Just as important, we need to examine whether our alarming conclusions can hold up under close scrutiny. We need to ask: are these stats about bad Christians themselves bad stats?

Or to ask the question more clearly: what should we think about the claim that “Christians are having premarital sex and abortions as much (or more) than non-Christians”?

Read more . . .

4 Comments

    Michael B.
    December 15th, 2011 | 9:13 am

    “The National Survey, like most surveys, simply measures those who self-identify as evangelical”

    The no-true Scotmans fallacy.

    Jack Perry
    December 15th, 2011 | 9:35 am

    A reputable institute, Pew, made headlines some time ago by finding that something like 20% of atheists believe in God, and even more prayed regularly.

    From this, most rational people would conclude either that more than 20% of self-identifying atheists are morons, or that asking people to self-identify as a certain religious group is not going to obtain accurate results.

    I’m not saying that Michael B. is irrational, but I do think it odd that he would apparently conclude via the No true Scotsman fallacy that 20% of atheists really believe in God, just because a statistical survey reports that.

    Anonymous Coward
    December 15th, 2011 | 10:20 am

    I don’t doubt that these reports are a bit distorted, but neither do I think they are far off the mark. Christians who adopt a shoot-the-messenger mentality need to think very carefully about what they’re doing, and engage in more serious pastoral reflection.

    Film, television, and music pump out a powerful message that sex is not special; it’s as routine and necessary as eating and breathing. Our culture glorifies a false virility, and, not content to abandon the concept of dignity, is hostile to it. Post-pubescent teenagers are told in not-so-subtle terms that it’s more mature to have lost one’s virginity than not. We delude ourselves by pretending this message has no impact on our children.

    Twelve years ago, I was chatting with a fellow online who was shocked to learn that I was still a virgin at 27 years old. “I didn’t think that was possible,” he wrote. He was in his late teens; it’s tempting to mock our intelligentsia and ask whether anyone had explained the facts of life to him.

    Nor was he out of the norm, in my experience; one correspondent even mocked me for my desire to remain a virgin until marriage.

    My wife is, in fact, the only woman I have shared that part of my life with. I am not ashamed of it; I do not think I have missed out on anything by waiting for her. By contrast, my wife once surprised me by saying that she missed out on something special by having been with someone previously to me.

    There’s an old Italian belief that consensual pre-marital sex is a form of cheating on one’s future spouse. Most Italians have abandoned that idea, but Christians would do well to resurrect and embrace it.

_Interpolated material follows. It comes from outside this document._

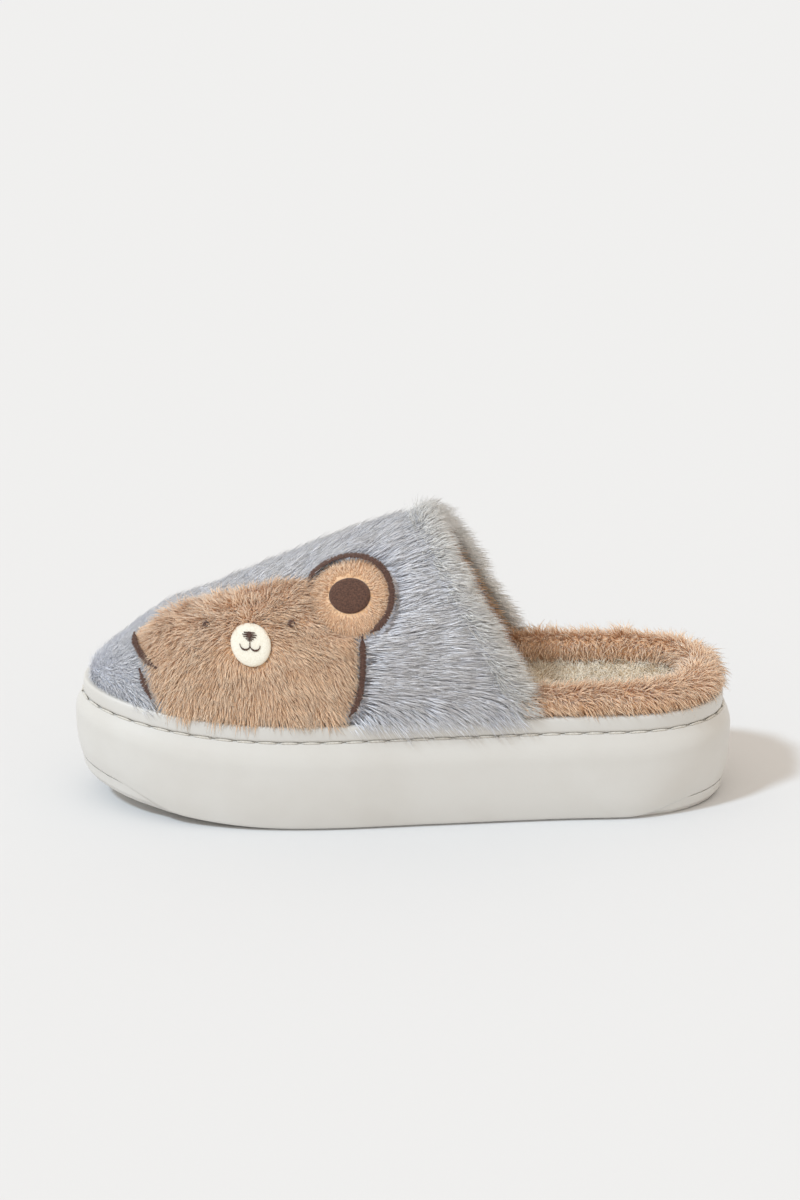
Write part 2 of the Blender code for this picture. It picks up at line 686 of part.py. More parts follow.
# The finish of each piece: base colour as linear red, green, blue, and roughness
Finish = namedtuple("Finish", "colour roughness")
WHITE_FOAM = Finish((0.78, 0.75, 0.70), 0.45)
WHITE_RUBBER = Finish((0.74, 0.71, 0.66), 0.50)
CREAM_PLUSH = Finish((0.70, 0.62, 0.47), 0.90)
BLUE_FUR = Finish((0.54, 0.57, 0.63), 0.92)
PALE_FUR = Finish((0.62, 0.62, 0.60), 0.92)
TAN_PLUSH = Finish((0.62, 0.39, 0.22), 0.90)
BROWN_FELT = Finish((0.07, 0.03, 0.02), 0.85)
CREAM_FELT = Finish((0.82, 0.78, 0.66), 0.85)

PIECES = (
    ("outsole", outsole, WHITE_RUBBER),
    ("midsole", midsole, WHITE_FOAM),
    ("rim_strip", rim_strip, WHITE_RUBBER),
    ("insole", insole, CREAM_PLUSH),
    ("upper", upper, BLUE_FUR),
    ("topline_binding", binding, PALE_FUR),
    ("heel_collar", collar, TAN_PLUSH),
    ("teddy_head", head_patch, TAN_PLUSH),
    ("teddy_near_ear", near_ear, TAN_PLUSH),
    ("teddy_far_ear", far_ear, TAN_PLUSH),
    ("teddy_inner_ear", inner_ear, BROWN_FELT),
    ("teddy_muzzle", muzzle, CREAM_FELT),
)


def centre_on_floor(shapes):
    """How far to move the shoe so that its box stands on the origin."""
    corners = np.concatenate([points for points, _ in shapes])
    low, high = corners.min(axis=0), corners.max(axis=0)
    return -np.array([0.5 * (low[0] + high[0]), 0.5 * (low[1] + high[1]), low[2]])


def add_piece(name, points, faces, finish, collection):
    mesh = bpy.data.meshes.new(name)
    mesh.from_pydata([tuple(point) for point in points], [], faces)
    body = bmesh.new()
    body.from_mesh(mesh)
    bmesh.ops.recalc_face_normals(body, faces=body.faces)
    body.to_mesh(mesh)
    body.free()
    mesh.shade_smooth()
    mesh.set_sharp_from_angle(angle=radians(42))
    material = bpy.data.materials.new(name + "_finish")
    material.use_nodes = True
    shader = material.node_tree.nodes["Principled BSDF"]
    shader.inputs["Base Color"].default_value = (*finish.colour, 1)
    shader.inputs["Roughness"].default_value = finish.roughness
    mesh.materials.append(material)
    collection.objects.link(bpy.data.objects.new(name, mesh))


for old in list(bpy.data.objects):
    bpy.data.objects.remove(old, do_unlink=True)

slipper = bpy.data.collections.new("house_slipper")
bpy.context.scene.collection.children.link(slipper)
made = [(name, make(), finish) for name, make, finish in PIECES]
shift = centre_on_floor([shape for _, shape, _ in made])
for name, (points, faces), finish in made:
    add_piece(name, points + shift, faces, finish, slipper)
    print(name, len(faces), "faces")
print("moved by", shift.round(5))
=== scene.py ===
# %% [markdown]
# # A plush house slipper
#
# This scene dresses the solid parts of a left house slipper: a thick moulded sole, a furry vamp with a
# plush teddy on its lateral side, a tan plush collar round the heel and a cream footbed. The solids come
# in as the frame. The scene then lays soft surfaces over them and grows the fur with Geometry Nodes.

from math import cos, pi, radians, sin

import bmesh
import bpy
import numpy as np
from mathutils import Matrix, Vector


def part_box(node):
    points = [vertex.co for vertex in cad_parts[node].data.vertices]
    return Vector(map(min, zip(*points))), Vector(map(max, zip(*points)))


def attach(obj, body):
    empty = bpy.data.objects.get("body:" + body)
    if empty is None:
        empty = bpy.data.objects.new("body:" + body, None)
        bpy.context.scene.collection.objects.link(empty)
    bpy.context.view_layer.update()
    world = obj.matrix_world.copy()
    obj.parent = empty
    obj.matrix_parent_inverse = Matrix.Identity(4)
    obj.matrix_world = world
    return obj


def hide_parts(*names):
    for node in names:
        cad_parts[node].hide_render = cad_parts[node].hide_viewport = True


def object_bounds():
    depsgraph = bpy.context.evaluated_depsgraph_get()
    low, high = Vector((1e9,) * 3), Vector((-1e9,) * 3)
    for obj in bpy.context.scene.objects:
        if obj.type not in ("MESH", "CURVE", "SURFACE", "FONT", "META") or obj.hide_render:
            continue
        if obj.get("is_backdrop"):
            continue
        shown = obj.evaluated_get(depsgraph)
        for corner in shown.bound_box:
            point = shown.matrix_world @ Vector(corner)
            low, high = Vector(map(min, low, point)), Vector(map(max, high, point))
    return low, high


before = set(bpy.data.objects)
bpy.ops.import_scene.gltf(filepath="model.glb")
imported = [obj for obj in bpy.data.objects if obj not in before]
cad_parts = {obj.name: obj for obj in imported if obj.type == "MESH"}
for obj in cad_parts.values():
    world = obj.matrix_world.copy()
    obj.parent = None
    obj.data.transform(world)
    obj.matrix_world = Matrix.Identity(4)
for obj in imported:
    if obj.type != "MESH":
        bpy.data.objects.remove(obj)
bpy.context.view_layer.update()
print("frame nodes:", ", ".join(sorted(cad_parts)))

# %% [markdown]
# ## The slipper's own sizes
#
# Everything is laid out on the last, the form that a shoe is made on. x runs back from the tip of the
# sole, y from the lateral side (negative) to the medial side, z up from the floor, all in metres. The
# sizes are those of the solids, so that what is added here lies on them.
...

    On the other hand, we do not need a cult of false perfection. We need to remember that we are repentant sinners who have a beautiful ideal that is impossible without grace, and we stumble at times.

    jason taylor
    December 15th, 2011 | 10:39 am

    “The National Survey, like most surveys, simply measures those who self-identify as evangelical”

    The no-true Scotmans fallacy.
    ———————————————-

    The No True Scotsman fallacy by is referring to things that are irrelevant to the definition of Scotsman. It is perfectly true that no true scotsman is bereft of ancestral, territorial, and/or cultural connections to the area between Hadrians Wall and the North Atlantic.